Per stendere il Psv Mancini sogna il primo gol di Ibra

Il tecnico vuol recuperare lo svedese e Dacourt. "All’Inter chiedo un’impresa e scaltrezza". E con Koeman c’è un vecchio conto da saldare

Per stendere il Psv Mancini sogna il primo gol di Ibra

nostro inviato
ad Appiano Gentile
Il ritornello comincia a dar fastidio: l’Inter è squadra per il campionato, non per la coppa. E il Fenerbahce conferma. Or che tutti rivedono la Nerazzurra in testa alla classifica, non resta altro per mettere un po’ di pepe sul buon umore di Mancini. E lui non si nega. Certo, Spalletti sa stimolarlo di più, ma anche il ricordo dei buchi nell’acqua in coppa gli fanno raggrinzire il viso. Ed allora ieri, prima delle ammissioni («Contro il Psv ci vuole una bella impresa»), gli è toccato ricordare al colto e all’inclito che «l’Inter da cento anni gioca nelle coppe. Si può perdere, d’accordo, ma è assurdo dire che non è abituata a giocare in Europa».
Pronti via con l’Inter di Champions che non è quella di Roma, con Ibra pronto a giocare, ma con il cruccio del gol che in Europa non gli vien facile. Anzi non gli vien per niente. «Solo una casualità e non parlate di problemi psicologici», chiude secco il tecnico. Via con la seconda manche di coppa e con l’angoscia di non ripetere in carta carbone gli errori dell’anno passato: due sconfitte subito eppoi fu un bel rimboccarsi di maniche. «Stavolta sarebbe un problema vero, il girone sarà equilibrato fino al termine. L’anno scorso il Bayern vinse tutte le prime gare e la media punti per arrivare secondi si abbassò». I problemi dell’Inter sono uno e millanta. Deve star fuori una squadra intera (tra squalificati, infortunati ed esclusi dalla lista) e quella che andrà in campo non starà proprio bene.
Gli assenti potrebbero vincere la partita: il portiere Alfonso, Maicon, Cordoba, Materazzi, Rivas, Burdisso, Pelè, Vieira, Cesar, Cruz, Adriano.
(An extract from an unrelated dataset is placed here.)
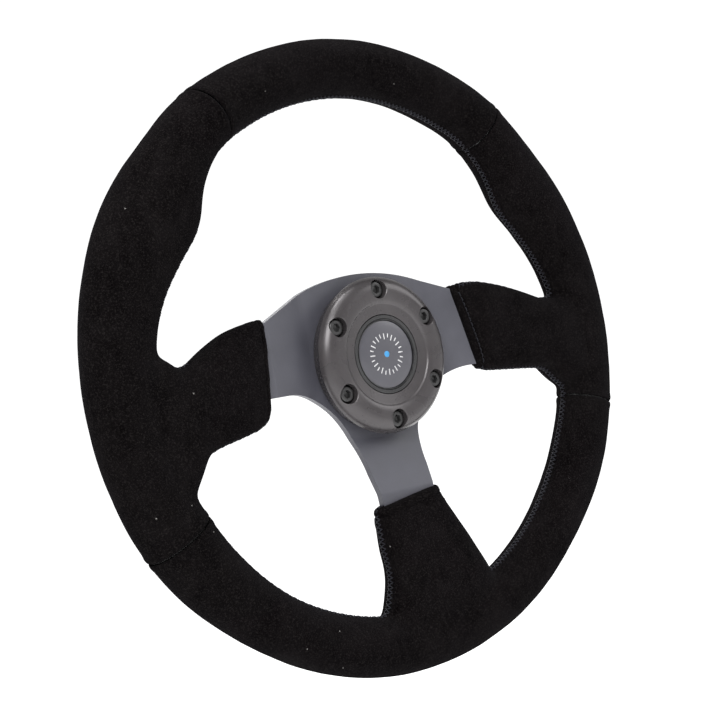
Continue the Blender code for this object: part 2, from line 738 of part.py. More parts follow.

I presenti dovranno vincerla. L’allenatore garantisce che Ibrahimovic e Dacourt faranno di tutto per esserci. Gli altri si adegueranno alla necessità: segnare subito ed evitare trappole. «Il Psv fa tanto possesso palla e in attacco ha uomini molto veloci» ha raccontato Zanetti. «Servirà molta attenzione, non timore. Dovremo essere scaltri», ha sintetizzato il tecnico.
Serviranno la testa e il cuore di quell’Inter che ha battuto la Roma, magari ispirata da un modulo più tradizionale. Mancini ripete la nenia che ogni allenatore usa dire in questi casi: «Si può giocare con due o tre punte, ma soprattutto conta l’interpretazione della partita». Il Psv potrebbe riproporre le difficoltà promesse e non mantenute dalla Roma. Obiezione accolta: «In un certo senso le due squadre si somigliano. In fase offensiva hanno giocatori abbastanza simili: non puoi attaccarli, perché si muovono in continuazione e non danno riferimenti. Non hanno gli stessi schemi dei romanisti, che ormai giocano a memoria, però schierano tre attaccanti molto bravi e tecnicamente veloci». Fatto il disegno del Psv, servirà la gomma per cancellare le sue aspirazioni. L’allenatore conta almeno su tre fattori: la migliorata condizione fisica, forza e morale provocati dall’ultima vittoria e naturalmente Ibra che, probabilmente, farà coppia con Crespo. «Un grande giocatore ha sempre grande influenza sulla squadra: contano personalità e forza d’urto. E vedrete che farà gol». Un’idea che forse è una speranza, magari un’intuizione.
Inter e Psv si sfidano per la prima volta, il bilancio nerazzurro contro le olandesi è in perfetta parità (5 vittorie, 5 pareggi, 5 sconfitte). Sulla panca avversaria ci sarà Ronald Koeman che per Chivu, Ibra e Maxwell è solo un ex allenatore, per Mancini la bestia nera della sua vita calcistica. Segnò il gol decisivo nella finale di coppa campioni fra Sampdoria e Barcellona. «Mi sono dimenticato di quella partita», ha cercato di scherzare il tecnico. Impossibile. Poi ha subito ammesso a se stesso. «Quella sconfitta fu il più grande dispiacere della mia carriera.

Per riprendersi da uno smacco del genere servono almeno quattro-cinque anni. Per noi della Samp aveva un valore particolare, era la prima finale tanto importante e forse l’ultima». Pessimista, c’è sempre l’Inter per rimediare. Salvo non abbia ragione chi gli canta quel fastidioso ritornello.